Afif spent most of his time in front of 31 Connollystraße, chatting with either the German delegation or the young police officer Anneliese Graes. According to Graes, Afif spoke fluent German with a French accent. She described him as "always polite and correct". When he was asked not to wave his hand grenade in front of her, he simply laughed and replied, "you have nothing to fear from me".

After tense negotiations, the hostage crisis ended after 21 hours, with a bungled ambush of the hostage takers at Fürstenfeldbruck airbase outside of Munich. Afif and four of his compatriots were killed by German snipers, but not before machine-gunning all nine remaining hostages and blowing up a helicopter containing four of them with a hand grenade. Afif is reported in most accounts of the event (and depicted in the films Munich and 21 Hours at Munich) as the guerrilla who threw the hand grenade into the eastern helicopter. Autopsy reports show that the hostages in this helicopter were shot as well; it stands to reason that Afif performed both actions. Another fedayeen, identified by Simon Reeve as Adnan Al-Gashey, machine-gunned the remaining hostages in the western helicopter seconds later.

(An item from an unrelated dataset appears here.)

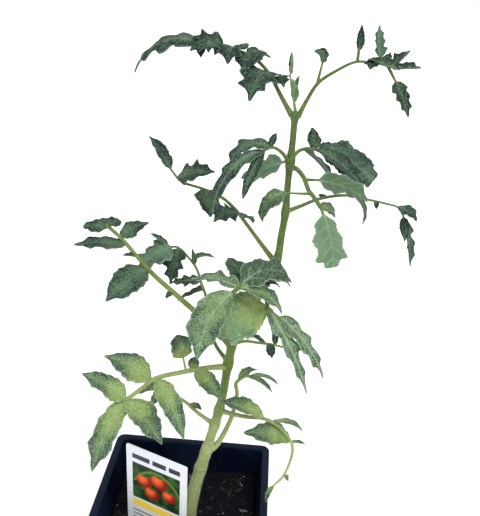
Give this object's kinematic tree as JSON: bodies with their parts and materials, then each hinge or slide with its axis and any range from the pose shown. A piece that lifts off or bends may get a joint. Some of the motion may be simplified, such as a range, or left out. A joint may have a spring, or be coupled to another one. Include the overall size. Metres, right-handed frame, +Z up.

The bodies of Afif and his four compatriots were turned over to Libya, and after a procession from Martyrs' Square, Tripoli, they were buried at the Sidi Munaidess Cemetery.

==In popular culture==
In Serge Groussard's The Blood of Israel, Afif was misidentified as Mohammed Safady, one of the terrorists who actually survived the Fürstenfeldbruck gunfight. Another identity was suggested for Afif in Aaron Klein's Striking Back; he identifies the terrorist leader as "Mohammed Massalha", who turned out to be Afif's own father.

Afif was portrayed by Italian actor Franco Nero in the 1976 TV movie 21 Hours at Munich and by French actor Karim Saleh in Steven Spielberg's film Munich (2005).